(What you need to do)
Read the listing and extract each line that includes the word "points".

(Data)
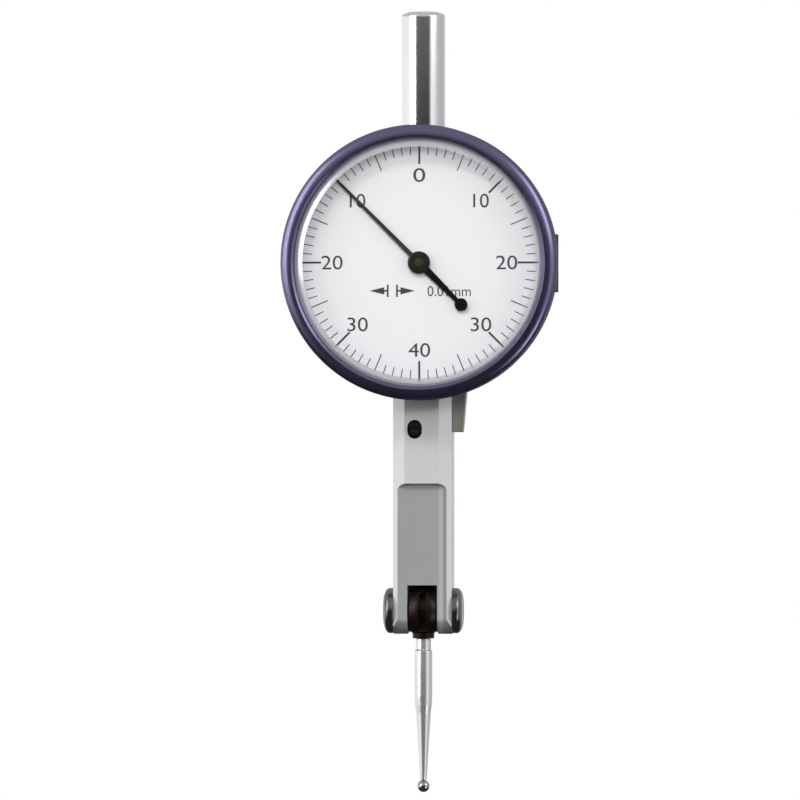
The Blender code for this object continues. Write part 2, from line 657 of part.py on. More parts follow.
--
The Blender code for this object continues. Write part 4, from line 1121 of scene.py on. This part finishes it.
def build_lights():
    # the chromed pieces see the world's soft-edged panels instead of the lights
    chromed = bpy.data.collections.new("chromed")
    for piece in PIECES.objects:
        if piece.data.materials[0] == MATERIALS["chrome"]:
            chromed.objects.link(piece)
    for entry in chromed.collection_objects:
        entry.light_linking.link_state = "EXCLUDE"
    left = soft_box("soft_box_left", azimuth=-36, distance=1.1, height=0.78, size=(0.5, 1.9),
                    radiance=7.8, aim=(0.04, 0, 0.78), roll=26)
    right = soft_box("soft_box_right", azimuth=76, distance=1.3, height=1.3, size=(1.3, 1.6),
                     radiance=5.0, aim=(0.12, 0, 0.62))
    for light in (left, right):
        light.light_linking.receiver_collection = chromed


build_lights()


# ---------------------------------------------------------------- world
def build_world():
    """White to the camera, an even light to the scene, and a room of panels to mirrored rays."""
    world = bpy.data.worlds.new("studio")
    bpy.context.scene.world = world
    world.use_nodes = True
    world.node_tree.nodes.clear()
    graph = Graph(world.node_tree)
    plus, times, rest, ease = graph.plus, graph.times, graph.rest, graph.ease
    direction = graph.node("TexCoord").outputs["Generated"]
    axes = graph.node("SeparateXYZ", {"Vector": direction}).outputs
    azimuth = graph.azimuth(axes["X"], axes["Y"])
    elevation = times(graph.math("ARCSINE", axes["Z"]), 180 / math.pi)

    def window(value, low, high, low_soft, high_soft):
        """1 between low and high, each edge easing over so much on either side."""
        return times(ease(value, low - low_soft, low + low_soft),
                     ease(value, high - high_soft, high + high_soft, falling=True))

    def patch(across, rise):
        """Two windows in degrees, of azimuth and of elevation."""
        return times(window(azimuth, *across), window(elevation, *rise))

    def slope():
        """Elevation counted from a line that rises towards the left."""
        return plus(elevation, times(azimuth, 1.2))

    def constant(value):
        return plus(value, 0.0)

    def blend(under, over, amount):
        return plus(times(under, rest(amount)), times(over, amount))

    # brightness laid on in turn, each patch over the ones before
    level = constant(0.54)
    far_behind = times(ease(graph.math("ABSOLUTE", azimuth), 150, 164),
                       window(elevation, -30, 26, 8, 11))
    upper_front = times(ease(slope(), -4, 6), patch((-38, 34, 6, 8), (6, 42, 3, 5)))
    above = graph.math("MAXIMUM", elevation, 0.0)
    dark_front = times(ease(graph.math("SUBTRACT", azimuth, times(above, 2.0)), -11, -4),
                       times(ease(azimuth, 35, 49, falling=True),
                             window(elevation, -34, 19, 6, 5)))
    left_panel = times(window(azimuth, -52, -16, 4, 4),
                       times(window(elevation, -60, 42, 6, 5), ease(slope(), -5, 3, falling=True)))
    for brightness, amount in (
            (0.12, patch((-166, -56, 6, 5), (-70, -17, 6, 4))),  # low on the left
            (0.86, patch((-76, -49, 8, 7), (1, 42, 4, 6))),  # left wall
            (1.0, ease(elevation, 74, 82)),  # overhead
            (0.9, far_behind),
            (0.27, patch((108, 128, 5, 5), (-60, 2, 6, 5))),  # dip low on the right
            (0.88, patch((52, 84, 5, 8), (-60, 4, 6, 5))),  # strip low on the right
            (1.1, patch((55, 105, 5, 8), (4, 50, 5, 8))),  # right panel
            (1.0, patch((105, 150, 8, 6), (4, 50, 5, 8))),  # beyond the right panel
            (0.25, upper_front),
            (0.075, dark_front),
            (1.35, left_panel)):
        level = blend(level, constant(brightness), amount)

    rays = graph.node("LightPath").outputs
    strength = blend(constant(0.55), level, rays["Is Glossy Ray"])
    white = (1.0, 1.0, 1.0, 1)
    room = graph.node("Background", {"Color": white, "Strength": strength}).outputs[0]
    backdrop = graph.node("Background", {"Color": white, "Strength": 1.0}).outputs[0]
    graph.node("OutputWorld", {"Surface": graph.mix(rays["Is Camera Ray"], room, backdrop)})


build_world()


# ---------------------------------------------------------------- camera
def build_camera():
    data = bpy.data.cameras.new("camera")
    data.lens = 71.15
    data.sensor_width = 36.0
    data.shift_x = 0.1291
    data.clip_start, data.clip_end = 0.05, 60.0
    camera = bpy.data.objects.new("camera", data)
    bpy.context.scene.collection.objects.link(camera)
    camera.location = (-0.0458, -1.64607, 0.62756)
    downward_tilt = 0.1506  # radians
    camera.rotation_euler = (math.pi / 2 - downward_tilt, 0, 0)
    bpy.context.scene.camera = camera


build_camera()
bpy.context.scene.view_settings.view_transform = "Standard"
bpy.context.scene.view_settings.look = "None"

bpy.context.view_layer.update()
* * *
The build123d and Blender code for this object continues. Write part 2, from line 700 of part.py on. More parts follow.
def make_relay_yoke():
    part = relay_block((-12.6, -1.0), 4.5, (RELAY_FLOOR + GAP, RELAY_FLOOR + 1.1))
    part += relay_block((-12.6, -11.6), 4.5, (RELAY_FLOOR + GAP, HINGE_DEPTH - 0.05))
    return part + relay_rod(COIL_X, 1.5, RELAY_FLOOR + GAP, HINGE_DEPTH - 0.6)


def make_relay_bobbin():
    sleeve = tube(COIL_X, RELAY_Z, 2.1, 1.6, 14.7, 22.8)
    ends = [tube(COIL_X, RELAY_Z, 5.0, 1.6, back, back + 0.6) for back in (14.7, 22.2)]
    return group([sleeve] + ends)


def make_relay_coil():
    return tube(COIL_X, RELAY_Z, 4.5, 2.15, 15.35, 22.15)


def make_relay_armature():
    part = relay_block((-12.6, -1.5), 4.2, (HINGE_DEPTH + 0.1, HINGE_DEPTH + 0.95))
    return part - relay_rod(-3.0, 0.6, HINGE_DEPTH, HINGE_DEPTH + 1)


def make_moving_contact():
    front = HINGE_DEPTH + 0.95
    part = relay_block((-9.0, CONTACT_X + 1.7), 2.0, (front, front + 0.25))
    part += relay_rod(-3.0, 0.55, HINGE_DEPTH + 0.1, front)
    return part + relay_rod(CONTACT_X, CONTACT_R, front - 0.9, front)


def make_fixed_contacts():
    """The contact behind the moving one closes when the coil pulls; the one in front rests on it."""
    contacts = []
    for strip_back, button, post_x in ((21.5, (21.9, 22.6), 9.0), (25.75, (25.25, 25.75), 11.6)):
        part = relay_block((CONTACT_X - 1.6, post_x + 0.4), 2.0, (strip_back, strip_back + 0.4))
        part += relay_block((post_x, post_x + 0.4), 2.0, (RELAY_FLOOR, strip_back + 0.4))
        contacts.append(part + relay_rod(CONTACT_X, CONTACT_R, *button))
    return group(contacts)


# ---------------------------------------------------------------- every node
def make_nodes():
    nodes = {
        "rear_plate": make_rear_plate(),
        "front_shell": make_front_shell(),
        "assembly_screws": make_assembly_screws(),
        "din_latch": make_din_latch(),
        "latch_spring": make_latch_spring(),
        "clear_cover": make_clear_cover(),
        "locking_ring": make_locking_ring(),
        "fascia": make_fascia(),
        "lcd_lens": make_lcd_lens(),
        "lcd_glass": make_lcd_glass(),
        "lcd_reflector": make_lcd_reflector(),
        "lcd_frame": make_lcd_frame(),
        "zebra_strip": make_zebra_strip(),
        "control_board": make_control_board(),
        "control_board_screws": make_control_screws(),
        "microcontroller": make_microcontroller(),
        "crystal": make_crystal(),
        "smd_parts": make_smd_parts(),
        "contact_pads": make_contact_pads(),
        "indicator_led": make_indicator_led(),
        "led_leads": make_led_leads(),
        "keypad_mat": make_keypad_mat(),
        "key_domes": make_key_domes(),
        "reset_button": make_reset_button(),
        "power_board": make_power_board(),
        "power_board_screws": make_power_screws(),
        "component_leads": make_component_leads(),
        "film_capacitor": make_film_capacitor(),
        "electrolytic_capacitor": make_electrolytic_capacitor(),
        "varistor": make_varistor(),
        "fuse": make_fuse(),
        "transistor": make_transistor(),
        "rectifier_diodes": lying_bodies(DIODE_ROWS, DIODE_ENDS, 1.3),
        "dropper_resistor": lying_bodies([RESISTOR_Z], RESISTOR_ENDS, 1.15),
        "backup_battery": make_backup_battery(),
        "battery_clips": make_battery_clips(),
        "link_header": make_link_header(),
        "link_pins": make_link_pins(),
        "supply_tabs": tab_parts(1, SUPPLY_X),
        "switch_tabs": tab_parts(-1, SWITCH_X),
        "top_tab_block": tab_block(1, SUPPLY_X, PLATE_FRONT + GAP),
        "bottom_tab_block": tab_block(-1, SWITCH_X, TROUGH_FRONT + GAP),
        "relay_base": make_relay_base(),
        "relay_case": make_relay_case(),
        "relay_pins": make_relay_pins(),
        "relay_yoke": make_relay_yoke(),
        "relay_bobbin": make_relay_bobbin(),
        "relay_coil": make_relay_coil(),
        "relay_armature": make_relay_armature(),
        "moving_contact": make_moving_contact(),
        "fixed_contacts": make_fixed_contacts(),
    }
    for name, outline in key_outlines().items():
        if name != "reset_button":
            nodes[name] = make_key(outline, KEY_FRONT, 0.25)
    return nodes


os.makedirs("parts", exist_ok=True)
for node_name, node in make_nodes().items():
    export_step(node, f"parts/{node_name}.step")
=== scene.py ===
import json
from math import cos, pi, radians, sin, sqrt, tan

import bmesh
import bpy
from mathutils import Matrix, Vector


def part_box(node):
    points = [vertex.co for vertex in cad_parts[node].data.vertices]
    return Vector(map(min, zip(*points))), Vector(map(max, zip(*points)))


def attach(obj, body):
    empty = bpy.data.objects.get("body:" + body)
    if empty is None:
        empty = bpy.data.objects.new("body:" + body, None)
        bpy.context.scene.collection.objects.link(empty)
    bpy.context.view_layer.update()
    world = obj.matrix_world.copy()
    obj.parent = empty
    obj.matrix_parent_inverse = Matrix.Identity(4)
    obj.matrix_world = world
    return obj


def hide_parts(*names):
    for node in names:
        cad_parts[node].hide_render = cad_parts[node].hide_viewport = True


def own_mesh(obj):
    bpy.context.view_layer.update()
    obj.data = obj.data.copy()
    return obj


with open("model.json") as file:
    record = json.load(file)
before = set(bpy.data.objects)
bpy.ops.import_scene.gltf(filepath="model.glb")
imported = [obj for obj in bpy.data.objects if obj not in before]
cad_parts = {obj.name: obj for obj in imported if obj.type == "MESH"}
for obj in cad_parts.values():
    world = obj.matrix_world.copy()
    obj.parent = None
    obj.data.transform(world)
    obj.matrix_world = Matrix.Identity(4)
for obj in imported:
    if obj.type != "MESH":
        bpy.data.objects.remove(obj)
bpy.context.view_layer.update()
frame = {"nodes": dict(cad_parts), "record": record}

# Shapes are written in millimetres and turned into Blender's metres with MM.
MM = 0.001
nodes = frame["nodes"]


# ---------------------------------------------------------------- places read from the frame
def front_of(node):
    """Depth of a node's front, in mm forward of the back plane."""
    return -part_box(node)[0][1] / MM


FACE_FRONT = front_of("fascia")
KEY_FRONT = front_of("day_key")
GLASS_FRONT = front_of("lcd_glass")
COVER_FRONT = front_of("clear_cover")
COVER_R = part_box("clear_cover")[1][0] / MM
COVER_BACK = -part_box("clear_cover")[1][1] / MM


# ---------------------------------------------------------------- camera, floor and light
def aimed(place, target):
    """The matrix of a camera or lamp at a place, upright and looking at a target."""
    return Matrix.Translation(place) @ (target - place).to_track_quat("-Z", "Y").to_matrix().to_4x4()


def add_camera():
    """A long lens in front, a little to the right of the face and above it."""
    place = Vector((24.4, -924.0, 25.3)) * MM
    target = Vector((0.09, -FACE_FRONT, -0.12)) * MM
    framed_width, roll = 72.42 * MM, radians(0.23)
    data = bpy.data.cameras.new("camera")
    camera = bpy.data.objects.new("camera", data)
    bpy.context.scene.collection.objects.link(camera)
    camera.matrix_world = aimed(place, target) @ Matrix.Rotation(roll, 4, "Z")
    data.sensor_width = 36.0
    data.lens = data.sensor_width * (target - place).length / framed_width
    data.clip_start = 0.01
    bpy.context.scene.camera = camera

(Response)
    points = [vertex.co for vertex in cad_parts[node].data.vertices]
    return Vector(map(min, zip(*points))), Vector(map(max, zip(*points)))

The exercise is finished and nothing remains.